• **THE PROBLEM**: Extract from the listing each line in which the word "bodies" appears.
····················
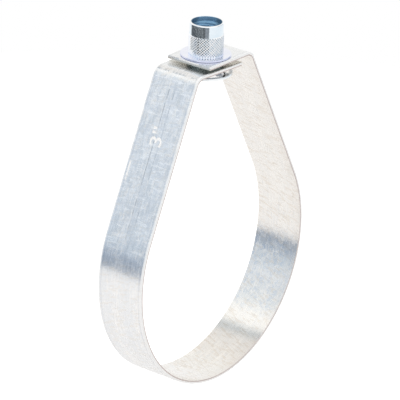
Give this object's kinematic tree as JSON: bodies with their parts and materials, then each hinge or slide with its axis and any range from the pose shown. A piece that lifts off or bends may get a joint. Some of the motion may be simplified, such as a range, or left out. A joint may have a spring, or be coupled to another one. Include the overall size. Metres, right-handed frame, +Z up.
{
  "type": "swivel ring hanger",
  "caption": "Teardrop loop of folded steel strap that hangs a pipe from a threaded rod by a knurled swivel nut.",
  "frame": {"origin": "on the rod axis, on the top face of the strap's upper end, where the nut's thin flange sits", "axes": "+Z up along the rod axis, +Y along the pipe axis, +X towards the leg that ends in the upper end"},
  "size_m": [0.0919, 0.0194, 0.1331],
  "materials": {
    "galvanised_strap": "rolled galvanised, satin with fine lengthwise lines",
    "zinc_plated_nut": "bright blue-white zinc plate"
  },
  "bodies": {
    "nut": {"swivel_nut": "zinc_plated_nut"},
    "loop": {"ring_band": "galvanised_strap"}
  },
  "joints": [
    {"name": "loop_swivel", "type": "hinge", "parent": "nut", "child": "loop", "pos_m": [0, 0, 0], "axis": [0, 0, 1], "continuous": true}
  ]
}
····················
• **TASK RESULT**:
Give this object's kinematic tree as JSON: bodies with their parts and materials, then each hinge or slide with its axis and any range from the pose shown. A piece that lifts off or bends may get a joint. Some of the motion may be simplified, such as a range, or left out. A joint may have a spring, or be coupled to another one. Include the overall size. Metres, right-handed frame, +Z up.
  "bodies": {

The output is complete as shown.